Where the data below has the string "this", return the whole line.

- Data provided:
-- Begin --
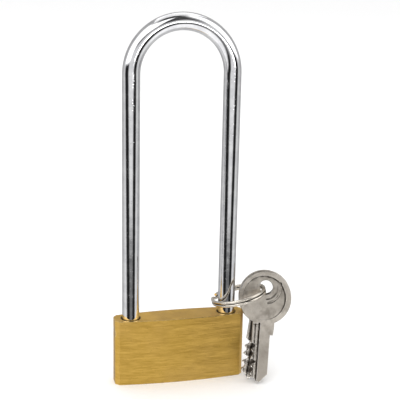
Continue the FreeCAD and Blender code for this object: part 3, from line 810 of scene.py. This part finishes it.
def floor():
    """A plain pale surface that shows in no reflection."""
    bm = bmesh.new()
    for x, y in ((-6, -6), (6, -6), (6, 6), (-6, 6)):
        bm.verts.new((x, y, 0))
    bm.faces.new(bm.verts)
    obj = piece_from("floor", bm)
    material = bpy.data.materials.new("pale_floor")
    material.use_nodes = True
    shader = material.node_tree.nodes["Principled BSDF"]
    shader.inputs["Base Color"].default_value = (0.93, 0.93, 0.93, 1)
    shader.inputs["Roughness"].default_value = 0.9
    obj.data.materials.append(material)
    obj.visible_glossy = False


def soft_box(name, where, aim, width, height, power):
    """A flat soft light at one point, aimed at another; metres and watts."""
    light = bpy.data.lights.new(name, "AREA")
    light.shape = "RECTANGLE"
    light.size, light.size_y = width, height
    light.energy = power
    obj = bpy.data.objects.new(name, light)
    bpy.context.scene.collection.objects.link(obj)
    obj.location = where
    obj.rotation_euler = (Vector(aim) - Vector(where)).to_track_quat("-Z", "Y").to_euler()


def studio_world():
    """A white room with a few dark cards, which give the polished metal its bands."""
    world = bpy.data.worlds.new("studio")
    bpy.context.scene.world = world
    world.use_nodes = True
    tree = world.node_tree
    where = add(tree, "ShaderNodeTexCoord").outputs["Generated"]

    def along(axis):
        node = add(tree, "ShaderNodeVectorMath", operation="DOT_PRODUCT")
        tree.links.new(where, node.inputs[0])
        node.inputs[1].default_value = axis
        return node.outputs["Value"]

    facing, aside, up = along((-0.249, -0.9685, 0)), along((0.9685, -0.249, 0)), along((0, 0, 1))
    turn = maths(tree, "DEGREES", maths(tree, "ARCTAN2", aside, facing))
    rise = maths(tree, "DEGREES", maths(tree, "ARCSINE", up))

    def card(centre, inner, outer):
        """One within the inner half width of the centre, fading to zero at the outer one; degrees."""
        gap = maths(tree, "ABSOLUTE", maths(tree, "SUBTRACT", turn, centre))
        return spread(tree, gap, inner, outer, 1.0, 0.0)

    def product(*factors):
        total = factors[0]
        for factor in factors[1:]:
            total = maths(tree, "MULTIPLY", total, factor)
        return total

    def zone(value, start, full, full_end, end):
        """One between full and full_end, fading to zero at start and at end; degrees."""
        return product(spread(tree, value, start, full), spread(tree, value, full_end, end, 1.0, 0.0))

    def lay_over(under, mask, value):
        """Where the mask is one the room has this value, elsewhere what was under it."""
        kept = maths(tree, "MULTIPLY", under, maths(tree, "SUBTRACT", 1.0, mask))
        return maths(tree, "ADD", kept, maths(tree, "MULTIPLY", mask, value))

    # Walls, dimmer behind; a lighter table; a dim ceiling; a dark stretch of wall between the windows.
    level = spread(tree, maths(tree, "ABSOLUTE", turn), 60.0, 130.0, 0.93, 0.50)
    level = maths(tree, "MULTIPLY", level, spread(tree, rise, -40.0, -22.0, 1.35, 1.0))
    level = lay_over(level, spread(tree, rise, 55.0, 78.0), 0.12)
    between = product(zone(turn, -34.0, -14.0, 34.0, 52.0), spread(tree, rise, 8.0, 24.0))
    level = lay_over(level, between, 0.07)
    for centre, width in ((-57.0, 32.0), (78.0, 26.0)):
        window = product(card(centre, width - 4.0, width + 4.0), zone(rise, 2.0, 8.0, 58.0, 66.0))
        level = lay_over(level, window, 1.9)
    # Dark cards left and right, which lean with height, and a fainter low one in front.
    left = card(spread(tree, rise, -30.0, -8.0, -10.0, -54.0, "LINEAR"), 14.0, 32.0)
    right = card(spread(tree, rise, -24.0, -8.0, 38.0, 54.0, "LINEAR"), 12.0, 28.0)
    low = product(card(10.0, 16.0, 50.0), zone(rise, -34.0, -27.0, -19.0, -15.0))
    dark = product(maths(tree, "MAXIMUM", left, right), zone(rise, -38.0, -24.0, 1.0, 7.0))
    level = lay_over(level, maths(tree, "MAXIMUM", dark, product(low, 0.8)), 0.02)
    path = add(tree, "ShaderNodeLightPath")
    matt = maths(tree, "MAXIMUM", path.outputs["Is Camera Ray"], path.outputs["Is Diffuse Ray"])
    shade = lay_over(level, matt, 1.0)
    background = tree.nodes["Background"]
    tree.links.new(shade, background.inputs["Strength"])
    background.inputs["Color"].default_value = (1.0, 1.0, 1.0, 1.0)


def studio():
    studio_world()
    soft_box("key_light", (-0.35, -0.8, 0.9), (0, 0, 0.05), 0.7, 0.7, 2.5)
    soft_box("front_light", (0.28, -0.95, 0.04), (0, 0, 0.02), 0.40, 0.07, 0.7)
    soft_box("top_light", (0.1, 0.3, 1.1), (0, 0, 0.05), 1.0, 1.0, 3.0)


def camera():
    """The view from the front left, a little above, with a slight roll."""
    azimuth, elevation, roll = map(math.radians, CAMERA_TURN)
    back = Vector((math.sin(azimuth) * math.cos(elevation), -math.cos(azimuth) * math.cos(elevation),
                   math.sin(elevation)))
    right = Vector((0, 0, 1)).cross(back).normalized()
    up = back.cross(right)
    across = right * math.cos(roll) + up * math.sin(roll)
    upward = up * math.cos(roll) - right * math.sin(roll)
    eye = CAMERA_TARGET + back * CAMERA_DISTANCE
    data = bpy.data.cameras.new("camera")
    data.sensor_width = 36.0
    data.lens = CAMERA_LENS
    data.clip_start = 0.01
    obj = bpy.data.objects.new("camera", data)
    bpy.context.scene.collection.objects.link(obj)
    obj.matrix_world = Matrix((
        (across.x, upward.x, back.x, eye.x),
        (across.y, upward.y, back.y, eye.y),
        (across.z, upward.z, back.z, eye.z),
        (0, 0, 0, 1)))
    bpy.context.scene.camera = obj


# ---------------------------------------------------------------- build

def dress_inner_parts():
    """The parts that keep their CAD shape get their finish by slot."""
    slots = {entry["node"]: entry["material_slot"] for entry in frame["record"]["subparts"]}
    for name, node in frame["nodes"].items():
        node.data.materials.clear()
        node.data.materials.append(FINISHES[slots[name]])


dress_inner_parts()
lock_body()
shackle()
WOUND_WIRE = wound_wire_tree()
split_ring(WOUND_WIRE)
driver_springs(WOUND_WIRE)
key("front_key")
key("back_key")
floor()
studio()
camera()
bpy.context.scene.view_settings.view_transform = "Standard"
-- End --
- In response:
Continue the FreeCAD and Blender code for this object: part 3, from line 810 of scene.py. This part finishes it.
        """Where the mask is one the room has this value, elsewhere what was under it."""